There were a lot of O’Learys to come back as. When James, his wife, Florence, and their 17 children arrived in Washington in 1972 and moved aboard a dilapidated boat, they must have looked like some sort of invading army. Old salts on the Washington waterfront still remember them — and none too fondly. The Von Trapp family they were not.
James grew up in an orphanage in North Tonawanda, N.Y., between stints in nine foster homes. He said he spent six years as Harpo Marx’s makeup man. Florence said she was the half sister of flame-haired Hollywood movie star Rhonda Fleming. The couple met at the Iowa State Fair, where Florence was working. James was going to steal one of the prize fruits. Florence gave it to him. Perhaps she was what we now call an enabler.
The pair crisscrossed the U.S.A. in an old school bus and then started filling it with their offspring, including four sets of twins and one set of triplets (named Tom, Dick and Harry). Were there really a total of 17 little O’Learys? Some newspaper accounts say so. Others put the number at a still impressive nine or 11.
Whatever the total, they traveled the world with their parents. James ran oil in Pakistan and ferried boat people in Vietnam. The authorities did not always approve of his activities.
“What’s a crime in one place makes you a hero in another,” James said. He would know. He was imprisoned for seven months in Guam and then spent seven months in a Chinese jail. He couldn’t have asked for more loyal kids, though. Once in Honolulu, his children used pikes and gaffs to repel a police boarding party.
There is a romance to the water, but harbors are also places of mud, muck and mire, of barnacles and bilges, and this was the O’Learys’ milieu.
They were “like hermit crabs,” a Post reporter wrote, “scavenging any musty derelict boat and knocking around the world until they run afoul of the law.”
They had a habit of resurrecting wrecks and making them barely liveable. Such was the case with the Chicago, an 85-foot former workboat they found partially submerged at Washington Marina.

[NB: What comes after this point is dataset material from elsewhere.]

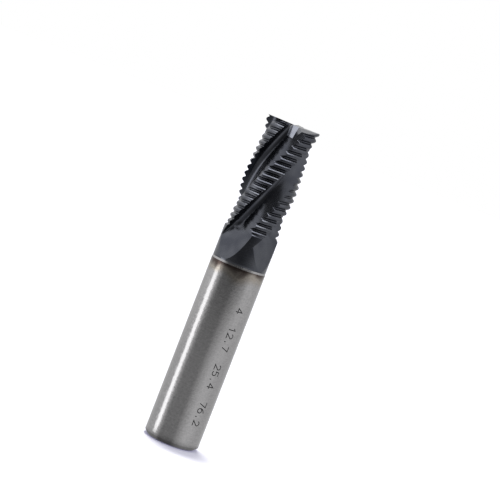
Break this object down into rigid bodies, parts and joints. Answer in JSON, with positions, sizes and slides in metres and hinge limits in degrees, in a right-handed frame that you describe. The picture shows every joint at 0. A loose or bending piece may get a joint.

While a boat in the middle of the ocean may be rent-free, a boat tied to a dock is not. The O’Learys allegedly never paid their slip fees at the Washington Marina, and after a year of antagonizing other boat owners and arguing with school and welfare officials, the family and their boat were evicted. It took three police boats, a fireboat, a tug, a dozen D.C. police officers and five U.S. marshals to tow the Chicago away from the marina.
“Get that heap out of here,” James O’Leary shouted at a vessel as it passed the commotion. The “heap” was the presidential yacht Sequoia. (The first family was not aboard.)
The engine on the Chicago did not work, and as the boat drifted toward the Navy Yard, James O’Leary unfurled an orange flag and announced, “We are mariners in distress and claim sanctuary here.”
The Navy was not amused.
The Chicago was eventually abandoned, and the O’Learys raised their next home: a half-sunken minesweeper called the Reliant. They moored it in Alexandria in front of a city-owned boathouse, where it was deemed a hazard to high school crew teams.
But the O’Learys could never stay in one place long, and when a Cadillac limousine was somehow acquired the family drove to Fort Lauderdale. Then they came back to Alexandria and lived in a house on Mount Vernon Avenue, at least until it burned down under mysterious circumstances. They kept returning to their ramshackle boat, as if they needed the comfort of water beneath them.
And then suddenly they were gone.
“Every day that you don’t enjoy life, you’re being cheated,” James O’Leary once said.
It cost Alexandria $20,400 to cut their boat into pieces, haul it ashore and dispose of it. I wonder where the O’Learys are now.